Sometimes we taught self-defense to women and girls and knew that this is the work of our lives.

Everytime I thought about training my heart hurt.  Everytime I thought about not training my heart hurt.

Sometimes I stood at the studio window at the gym where I work and watched the traditional Korean martial artists in their white gis punching and kicking.  Sometimes I watched the Coach teaching a mat class, holding someone in a crazyass pin while he explained a detail of technique to the two or three others leaning in to see.   Sometimes I went to boxing class and wailed on the hanging bag and jumped rope while the theme from Rocky blasted my eardrums.
One day I bowed into that mat class full of boys and started learning how to wrestle.

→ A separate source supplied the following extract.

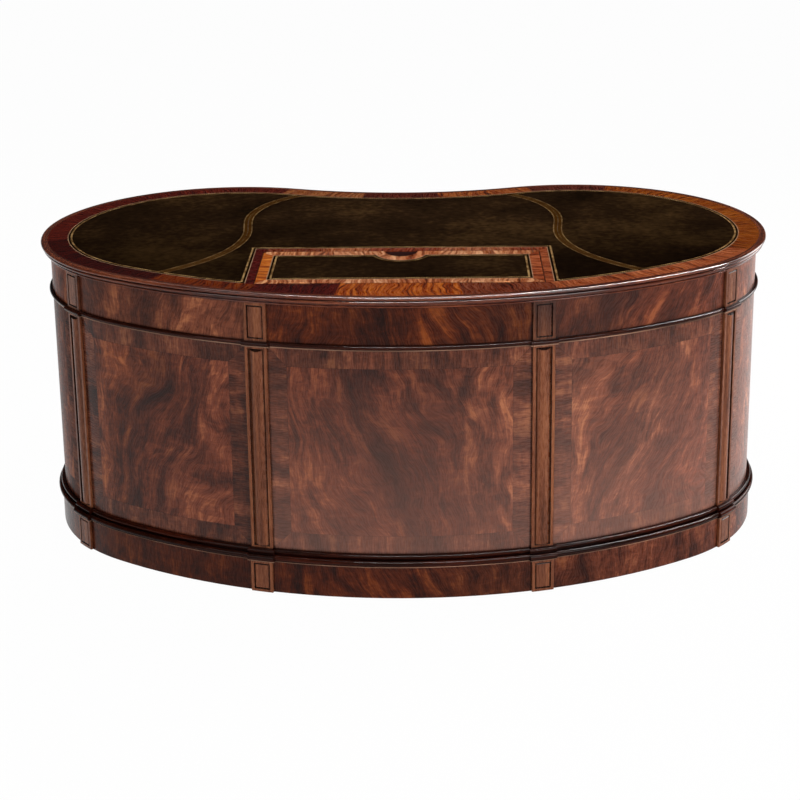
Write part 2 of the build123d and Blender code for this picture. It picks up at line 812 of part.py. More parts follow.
def wall_nodes():
    """The frieze boards and the panels between the pilasters."""
    places = ("end_left", "front_left", "front_centre", "front_right", "end_right")
    friezes = wall_segments(0, -skin_thickness, waist_top, core_bottom)
    panels = wall_segments(0, -skin_thickness, base_top, waist_bottom)
    nodes = {"frieze_" + place: shape for place, shape in zip(places, friezes)}
    nodes.update({"panel_" + place: shape for place, shape in zip(places, panels)})
    return nodes


def carcase_nodes():
    """The walls, boards, mouldings and pilasters that stand still."""
    nodes = {
        "waist_moulding": waist_moulding(),
        "base_moulding": base_moulding(),
        "plinth": plinth(),
        "sitter_frame": sitter_frame(),
        "centre_drawer_runners": centre_drawer_runners(),
        "floor_glides": floor_glides(),
    }
    for name, shape in (("kneehole_side", kneehole_side()), ("pedestal_base", pedestal_base()),
                        ("pedestal_dividers", pedestal_dividers())):
        left, right = both_sides(shape)
        nodes["left_" + name] = left
        nodes["right_" + name] = right
    names = ("pilaster_left_outer", "pilaster_left_inner", "pilaster_right_inner", "pilaster_right_outer")
    nodes.update({name: pilaster(x) for name, x in zip(names, pilaster_places)})
    return nodes


def top_nodes():
    """The top with its leathers, the lid with its hinges, and the cable well."""
    left, centre, right = leathers()
    fixed, moving, pins = lid_hinges()
    return {
        "top_core": top_core(),
        "top_edge_moulding": moulding(edge_profile()),
        "top_crossband": top_crossband(),
        "leather_left": left,
        "leather_centre": centre,
        "leather_right": right,
        "lid_board": lid_board(),
        "lid_leather": lid_leather(),
        "lid_hinge_fixed_leaves": fixed,
        "lid_hinge_moving_leaves": moving,
        "lid_hinge_pins": pins,
        "cable_well": cable_well(),
        "cable_grommets": cable_grommets(),
    }


os.makedirs("parts", exist_ok=True)
for nodes in (top_nodes(), wall_nodes(), carcase_nodes(), drawer_nodes()):
    for name, shape in nodes.items():
        export_step(Pos(0, plan_shift, 0) * shape, "parts/" + name + ".step")
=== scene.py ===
# Kidney shaped pedestal desk in mahogany with a tooled leather top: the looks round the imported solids.
# Metres, in the frame of the solids: the bowed visitor side faces -Y, the sitter's hollow side +Y.
import math
import bmesh
import bpy
from mathutils import Matrix, Quaternion, Vector


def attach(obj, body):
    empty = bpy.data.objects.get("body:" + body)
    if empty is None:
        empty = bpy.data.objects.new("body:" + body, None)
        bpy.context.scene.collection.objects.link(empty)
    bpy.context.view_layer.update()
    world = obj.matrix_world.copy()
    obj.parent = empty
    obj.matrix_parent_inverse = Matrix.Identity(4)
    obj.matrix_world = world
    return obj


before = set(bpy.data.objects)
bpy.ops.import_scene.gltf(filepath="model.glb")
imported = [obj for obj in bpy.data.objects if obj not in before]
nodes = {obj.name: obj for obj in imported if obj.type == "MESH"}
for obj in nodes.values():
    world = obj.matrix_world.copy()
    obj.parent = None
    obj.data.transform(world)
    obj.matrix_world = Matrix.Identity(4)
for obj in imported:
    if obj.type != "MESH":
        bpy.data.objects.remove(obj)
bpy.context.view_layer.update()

# View from the visitor side, from standing height. The photograph's uprights are nearly parallel, which
# a small upward shift of the lens allows, so the camera is pitched and shifted as far as that picture needs.
camera = bpy.data.cameras.new("view_from_visitor_side")
camera.sensor_width = 36.0
camera.lens = 84.06
camera.shift_y = -0.15
camera_object = bpy.data.objects.new("view_from_visitor_side", camera)
bpy.context.scene.collection.objects.link(camera_object)
camera_object.matrix_world = (
    Matrix.Translation((0.0846, -4.7151, 2.0553))
    @ Matrix.Rotation(math.radians(1.111), 4, "Z")
    @ Matrix.Rotation(math.radians(90 - 16.495), 4, "X")
    @ Matrix.Rotation(math.radians(-0.683), 4, "Z")
)
bpy.context.scene.camera = camera_object
bpy.context.scene.view_settings.view_transform = "Standard"

# Studio: a sweep of white paper under the desk, a large lamp overhead, a low key lamp on the visitor's right,
# one behind that end and weaker ones elsewhere. Three high strips show only in the polish, as lines of light
# along the mouldings.
FLOOR_HALF_WIDTH = 40.0
PAPER_WHITE = 0.98
ROOM_LIGHT = 0.06


def linear(code):
    """An sRGB hex colour as linear red, green, blue and alpha."""
    parts = [int(code[i:i + 2], 16) / 255 for i in (1, 3, 5)]
    return [c / 12.92 if c <= 0.04045 else ((c + 0.055) / 1.055) ** 2.4 for c in parts] + [1.0]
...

A blunt bulb of desire sent out tentative roots in the scorched earth of my heart.  The quiet space of beginner’s mind to which I have returned over and over for twenty-three years opened up in me like a still silver lake. 

People think martial arts is discipline, self-control, mastery. But for me it is a hunger.  It is insatiable curiosity.  It is a blind and wordless drive like lust: to know more, to do more, to feel for one more moment the power of my body and another’s body and the meeting of our abilities.

I asked the Coach to be my teacher.

I asked Jender to come along.

So once again I am having that life in which my car has striking shields and breaking boards and boxing wraps and a canvas gi in it.  I find scraps of paper on which I’ve written “confrontation management, straight arm, ram shield, low tackle, canines” and it makes sense.  Before worship Jender and I meet at the gym to punch and kick and grapple, and we find bruises like love bites the next day. 

Sometimes my heart still hurts but more often it sings of hope.